I’d also note that Dylan and the Beatles were both absolutely potty about contemporary black soul music, from motown esp, stax too.
I hear Joe Cocker was a big fan too.
Good point. But the soul influence showed much later in Dylan’s work. With the Beatles (pun unintended) it was always there.
I’m just noticing that I talked a lot about Dylan (with Dylan, I just can’t help it, sorry), but haven’t stated my preference about the WALHFMF version: really, I got none, I like both versions very much. They are just so different; Cocker’s version is a stand alone song, whereas the Beatles’ works best in the context of the album. Ringo’s singing is charming, as always, and it’s just a very beautiful feel-good song. Cocker’s version is dramatic and passionate, and I like it when cover versions are creative and change the character of the original, though that doesn’t always work. Here it works perfectly. So it’s a tie for me.

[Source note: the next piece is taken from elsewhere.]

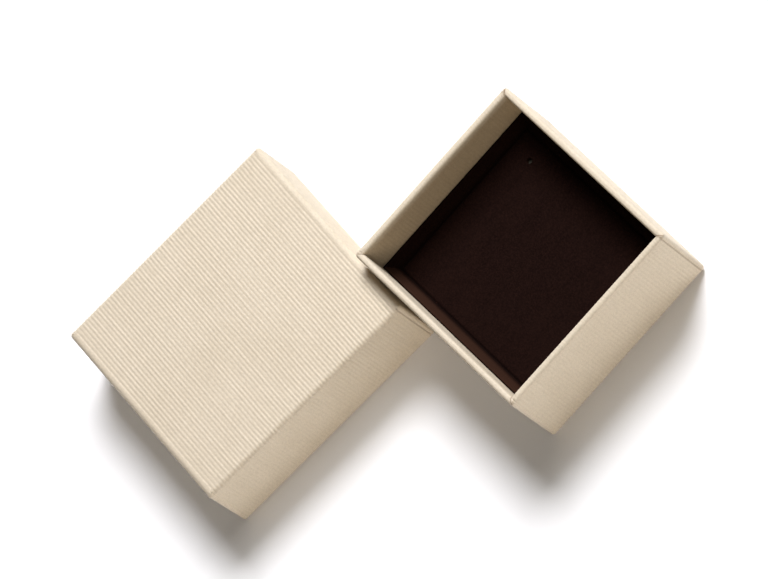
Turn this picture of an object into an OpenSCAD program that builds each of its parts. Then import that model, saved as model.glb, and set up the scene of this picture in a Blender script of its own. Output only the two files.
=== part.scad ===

Well, drad dog, I’ll admit I am not really a huge fan of the Beatles themselves. I like some of their songs, and even sometimes like the way they play/perform them. But I’m not really someone who likes the Beatles as a whole.
I used to say I just coudln’t get past that 60s sound, but I find I sometimes can. But in this case, it sounded so generic that I just couldn’t.
I understand why people like the Cocker version. It obviously captures a performer in the moment of laying everything on the line. But it just doesn’t work for me. Overwrought is the perfect word. I think it’s fair to call it a mess. To some it’s a lovable mess, but not to me.
The Beatles version is a cleanly-made, pleasant-sounding song. I don’t dislike it for not being especially energetic. There are plenty of great laid-back songs.
More importantly to my career as a karaoke nerd, I can sing the Beatles version, and I most definitely can’t do the Cocker one. This is a problem, because at least two brands have the former mislabeled as the latter. I’ve had to bail out before when the wrong one came up, and the KJ wasn’t paying enough attention to fix it.
I put down the mic and someone else picked it up and started singing. It was a little appropriate, I suppose. I needed a little help from my friends.